Link Search Menu Expand Document

Crawl Profile

Overview

The crawl_profiles dataset contains the metadata information about a given Publishers crawling activity. This includes any specific settings for the publisher, such as login or consent selectors, as well as publisher-specific wait timers for events that are lazy-loaded by the browser on this particular publisher.

Dataset

Field Type Description
id integer identifier for the for the specific crawl_profile.
publisher_id integer ID of the associated publisher to the crawl_profile.
crawl boolean flag to indicate whether or not Sincera is crawling this publisher.
categorize boolean Flag that indicates whether or not the publisher content should be categorized by Sincera’s ML engine.
crawl_depth integer Max depth for any individual crawl.

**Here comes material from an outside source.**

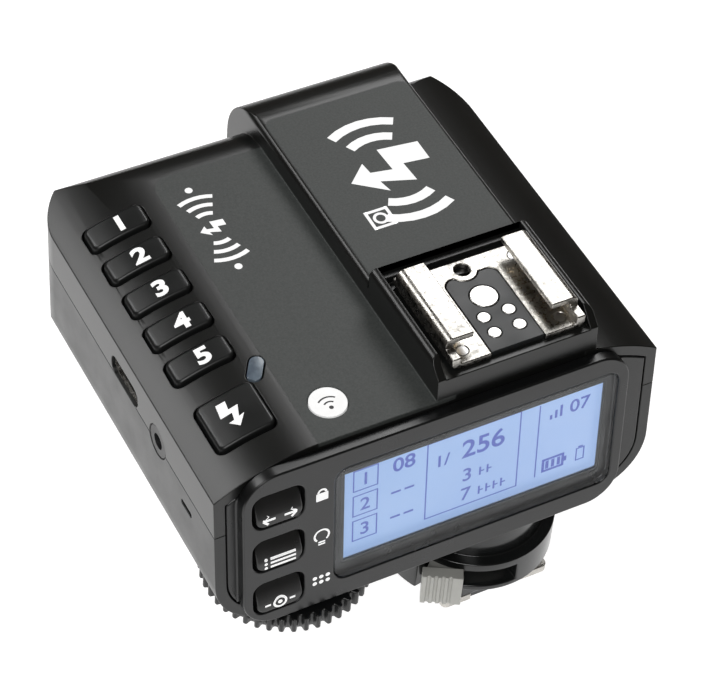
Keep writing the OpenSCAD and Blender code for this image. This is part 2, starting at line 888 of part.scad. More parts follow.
module foot_collar() {
    guard_r = 15.2;
    color("#2f3334") difference() {
        union() {
            rise(collar_z, ring_z + ring_h + 1.75) circle(r = collar_r, $fn = 96);
            rise(collar_z, under_z) circle(r = collar_r - 1.8, $fn = 96);
            // stop that shields the lever
            rise(collar_z, collar_z + tab_h + 1.6) intersection() {
                circle(r = guard_r, $fn = 96);
                rotate(190) translate([0, -0.6]) square([guard_r, 5]);
            }
            rise(foot_t, collar_z + touch) square([neck_w, foot_l], center = true);
        }
        // room for the lever's ring, open to the side where its arm swings
        difference() {
            rise(ring_z - gap, ring_z + ring_h + gap) circle(r = ring_r + gap);
            rise(ring_z - 1, ring_z + ring_h + 1) circle(r = hub_r);
        }
        intersection() {
            rise(ring_z - gap, ring_z + ring_h + gap) circle(r = collar_r + 1);
            rise(0, under_z) lever_sector();
        }
        translate([0, lock_pin_y, 0]) cylinder(r = lock_pin_r + fit, h = ring_z);
        foot_screw_places() translate([0, 0, under_z - 6]) cylinder(r = 0.9, h = 7);
        for (p = pin_places()) translate([p[0], p[1], 0]) {
            cylinder(r = p[2] + fit, h = collar_z + 2.2);
            translate([0, 0, foot_t + 0.9]) cylinder(r = p[2] + 0.45, h = collar_z + 1.3 - foot_t);
        }
    }
}

// Wedge that the lever's arm sweeps, a little wider than its swing
module lever_sector() {
    from = tab_angle - 17;
    to = tab_angle + 17 + lever_swing;
    mid = (from + to) / 2;
    polygon([[0, 0], 30 * [cos(from), sin(from)], 30 * [cos(mid), sin(mid)], 30 * [cos(to), sin(to)]]);
}

module foot_plate() {
    color("#cfcbc0") difference() {
        rise(0, foot_t) difference() {
            round_rect(foot_w, foot_l, 1);
            translate([0, -foot_l / 2 + 5.6]) square([8.8, 11.4], center = true);
            translate([0, 0]) circle(r = 3.6);
        }
        translate([0, lock_pin_y, -1]) cylinder(r = lock_pin_r + fit, h = foot_t + 2);
    }
}

module foot_insulator() {
    color("#26292a") difference() {
        rise(0.05, foot_t) {
            translate([0, -foot_l / 2 + 5.9]) square([8.6, 10.8], center = true);
            circle(r = 3.5);
        }
        for (p = pin_places()) translate([p[0], p[1], -1]) cylinder(r = p[2] + fit, h = foot_t + 2);
    }
}

// Sprung contact pins: x, y and radius. The first is the main one.
function pin_places() = concat([[0, 0, 1.1]], [for (p = small_contacts()) [p[0], p[1] + 0.3, 0.7]]);

module contact_pin(i) {
    p = pin_places()[i];
    color("#d8b45a") translate([p[0], p[1], 0]) {
        translate([0, 0, -0.6]) cylinder(r = p[2], h = foot_t + 2.2);
        translate([0, 0, foot_t + 1]) cylinder(r = p[2] + 0.35, h = 0.6);
    }
}

module contact_pin_main() { contact_pin(0); }
module contact_pin_a() { contact_pin(1); }
module contact_pin_b() { contact_pin(2); }
module contact_pin_c() { contact_pin(3); }
module contact_pin_d() { contact_pin(4); }

module lock_pin() {
    color("#c4c6c8") translate([0, lock_pin_y, 0.2])
        cylinder(r = lock_pin_r, h = ring_z - gap - 0.2);
}

module lock_lever() {
    tab_z = collar_z - 0.3;
    color("#c9cac5") {
        foot_axis_ring(hub_r + 0.3, ring_r, ring_z, ring_z + ring_h);
        rotate(tab_angle) box(ring_r - 0.6, tab_reach + 0.4, -2.4, 2.4, ring_z, ring_z + ring_h);
        translate(tab_reach * [cos(tab_angle), sin(tab_angle), 0]) rotate(tab_turn)
            translate([0.6, 0, 0]) difference() {
                box(0, tab_t, -tab_w / 2, tab_w / 2, tab_z, tab_z + tab_h);
                for (i = [0 : 3]) translate([tab_t, -tab_w / 2 + 1 + i * 1.1, tab_z - 1])
                    cylinder(r = 0.28, h = tab_h + 2);
            }
    }
}

module foot_screws() {
    color("#8d8f92") foot_screw_places() translate([0, 0, under_z - 5]) {
        cylinder(r = 0.85, h = 5 + wall);
        translate([0, 0, 5 + wall]) cylinder(r = 1.7, h = 1.1);
    }
}

// ---------- sockets, switches and lamp ----------

module usb_shell() {
    color("#b9bcc0") along_x(left_x + 0.5, left_x + 7.8) translate([usb_y, usb_z]) difference() {
        round_rect(usb_w + 0.6, usb_h + 0.6, 1.5);
        round_rect(usb_w, usb_h, 1.25);
    }
}

module usb_tongue() {
    color("#1c1c1c") {
        along_x(left_x + 1.2, left_x + 7.8) translate([usb_y, usb_z]) square([6.6, 0.7], center = true);
        along_x(left_x + 7.8, left_x + 8.8) translate([usb_y, usb_z]) round_rect(usb_w, usb_h, 1.2);
    }
}

module sync_jack() {
    color("#1f2122") difference() {
        union() {
            along_x(left_x + 0.1, left_x + wall + touch) translate([jack_y, jack_z]) circle(r = jack_r);
            box(left_x + wall + gap, left_x + 11.5, jack_y - 3.2, jack_y + 3.2,
                jack_z - 2.6, jack_z + 2.6);
            along_x(left_x + wall, left_x + wall + gap + touch)
                translate([jack_y, jack_z]) circle(r = jack_r);
        }
        along_x(left_x, left_x + 0.1 + jack_bore_l) translate([jack_y, jack_z]) circle(r = jack_bore_r);
    }
}

module slide_switch(y) {
    color("#26292a") {
        box(right_x - wall - gap - 0.2, right_x + 0.7, y - slider_w / 2, y + slider_w / 2,
            slider_z - slider_h / 2, slider_z + slider_h / 2);
        box(right_x - wall - gap - 1.2, right_x - wall - gap, y - slider_w / 2 - 1, y + slider_w / 2 + 1,
            slider_z - slider_h / 2 - 0.8, slider_z + slider_h / 2 + 0.6);
    }
}

module power_switch() { slide_switch(slider_y[0]); }
module assist_switch() { slide_switch(slider_y[1]); }

module assist_lens() {
    color("#8c1a1a") along_y(front_y + hump_reach - 1.6, front_y + hump_reach - 0.1)
        translate([lens_x, lens_z]) round_rect(lens_w, lens_h, 0.9);
}

module assist_led() {
    tip = front_y + hump_reach - 2;
    color("#e8c8c8") {
        along_y(tip - 2.4, tip) translate([lens_x, lens_z]) circle(r = 1.5);
        along_y(tip - 3.2, tip - 2.4) translate([lens_x, lens_z]) circle(r = 1.9);
    }
}

// ---------- battery bay ----------

module battery_tray() {
    color("#2a2d2e") difference() {
        box(mid_x - tray_half, mid_x + tray_half, tray_back - tray_t, tray_front,
            cell_z - 3, tray_top + tray_t);
        box(mid_x - tray_half + tray_t, mid_x + tray_half - tray_t, tray_back, tray_front - tray_t,
            under_z - 1, tray_top);
        difference() {
            box(mid_x - body_w, mid_x + body_w, front_y - corner_r, front_y + 1, under_z, seam_z + 5);
            casing(wall + gap, rear_y);
        }
    }
}

module battery_door() {
    color("#3a3e3f") {
        intersection() {
            casing(0, rear_y);
            box(mid_x - door_half, mid_x + door_half, door_back, front_y + 1, under_z - 1, under_z + door_t);
        }
        box(mid_x - door_half - door_tongue, mid_x + door_half + door_tongue, door_back,
            front_y - corner_r, under_z + 0.6, under_z + 1.4);
    }
}

module battery_cells() {
    end = cell_l / 2;
    nub = [[end - touch, end + 1], [-end - 1, -end + touch]];
    color("#6b7075") for (i = [0, 1]) {
        along_x(mid_x - end, mid_x + end) translate([cell_y[i], cell_z]) circle(r = cell_r);
        along_x(mid_x + nub[i][0], mid_x + nub[i][1])
            translate([cell_y[i], cell_z]) circle(r = 2.6);
    }
}

// Conical spring at each cell's flat end, drawn as stacked rings
module battery_springs() {
    color("#b9bcc0") for (i = [0, 1]) {
        side = i == 0 ? -1 : 1;
        for (k = [0 : 3])
            translate([mid_x + side * (cell_l / 2 + 0.6 + k * 1.1), cell_y[i], cell_z]) rotate([0, 90, 0])
                rotate_extrude() translate([2.4 + 0.5 * k, 0]) circle(r = 0.5, $fn = 16);
    }
}

module battery_plates() {
    reach = tray_half - tray_t - 0.35;
    color("#b9bcc0") for (i = [0, 1], x = [mid_x - reach, mid_x + reach])
        box(x - 0.25, x + 0.25, cell_y[i] - 5, cell_y[i] + 5, cell_z - 2.9, cell_z + 5);
}

module housing_screws() {
    color("#8d8f92") screw_places() {
        translate([0, 0, under_z + 0.9]) cylinder(r = 0.85, h = seam_h + 4);
        translate([0, 0, under_z + 0.1]) cylinder(r = 1.8, h = 0.85);
    }
}

top_housing();
bottom_housing();
rear_panel();
lcd_window();
lcd_display();
lcd_frame();
lcd_backlight();
display_board();
mode_button();
menu_button();
set_button();
rear_switches();
group_button_a();
group_button_b();
group_button_c();
group_button_d();
group_button_e();
test_button();
status_light_pipe();
wireless_badge();
deck_board();
deck_switches();
main_board();
radio_module();
buzzer();
select_dial();
dial_shaft();
dial_encoder();
shoe_rails();
shoe_insulator();
shoe_contacts();
shoe_springs();
shoe_screws();
foot_collar();
foot_plate();
foot_insulator();
contact_pin_main();
contact_pin_a();
contact_pin_b();
contact_pin_c();
contact_pin_d();
lock_pin();
lock_lever();
foot_screws();
usb_shell();
usb_tongue();
sync_jack();
power_switch();
assist_switch();
assist_lens();
assist_led();
battery_tray();
battery_door();
battery_cells();
battery_springs();
battery_plates();
housing_screws();
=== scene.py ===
"""Looks of a wireless flash trigger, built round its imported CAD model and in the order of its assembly."""

import math

import bmesh
import bpy
from mathutils import Matrix, Vector
from mathutils.bvhtree import BVHTree


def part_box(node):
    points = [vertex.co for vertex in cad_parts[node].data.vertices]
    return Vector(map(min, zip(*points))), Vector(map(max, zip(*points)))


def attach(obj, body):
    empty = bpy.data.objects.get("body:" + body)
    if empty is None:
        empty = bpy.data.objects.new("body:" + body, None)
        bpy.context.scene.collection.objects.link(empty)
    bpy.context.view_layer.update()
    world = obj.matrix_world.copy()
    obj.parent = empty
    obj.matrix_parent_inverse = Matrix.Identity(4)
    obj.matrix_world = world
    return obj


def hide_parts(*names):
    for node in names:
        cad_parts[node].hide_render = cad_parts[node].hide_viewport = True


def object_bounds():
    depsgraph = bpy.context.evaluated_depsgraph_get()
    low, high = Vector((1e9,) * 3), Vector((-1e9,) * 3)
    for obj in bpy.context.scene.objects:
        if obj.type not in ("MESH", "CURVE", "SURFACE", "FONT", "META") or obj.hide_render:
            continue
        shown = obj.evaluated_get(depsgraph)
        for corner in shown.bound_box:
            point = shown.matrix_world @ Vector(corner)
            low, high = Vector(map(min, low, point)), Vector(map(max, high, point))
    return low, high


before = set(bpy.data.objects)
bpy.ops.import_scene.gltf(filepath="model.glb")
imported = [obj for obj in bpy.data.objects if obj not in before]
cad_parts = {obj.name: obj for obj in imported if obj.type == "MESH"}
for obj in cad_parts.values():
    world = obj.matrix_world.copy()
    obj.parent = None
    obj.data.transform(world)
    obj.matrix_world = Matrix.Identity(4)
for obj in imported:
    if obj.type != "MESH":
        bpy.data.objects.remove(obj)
cad_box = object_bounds()
MM = 0.001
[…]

Default is 50 unique urls.
timeout_count integer Number of times the publisher has timed out and was unable to be crawled.
sleep_timer integer Time (in seconds) as to how long the browser engine should wait before interacting with the publisher environment. If a publisher is experiencing low detection values, increasing the sleep_timer will help improve detection counts.
last_crawl_time integer Time (in milliseconds) as to how long it took for Sincera to crawl the publisher’s environment. Abnormally high crawl times are correlated some form of browser-blocking or collision, and result in lower-than expected detection results.
consent_selectors array Array of custom, publisher-specific selectors used for detecting consent modals on the publisher.domain.
login_selectors array Array of custom, publisher-specific selectors used for detecting login modals or divs on the publisher.domain.
last_shallow_crawl datetime Last time the publisher’s top-level-domain was visited by Sincera.
last_medium_crawl datetime Last date + time the publishers environment was visited by Sincera beyond the top level domain (additional pages crawled).
last_policy_scan datetime Last time the publisher’s ads.txt page was scanned.
last_webrisk_scan datetime Last time the publisher’s domain was scanned by Google’s Webrisk API.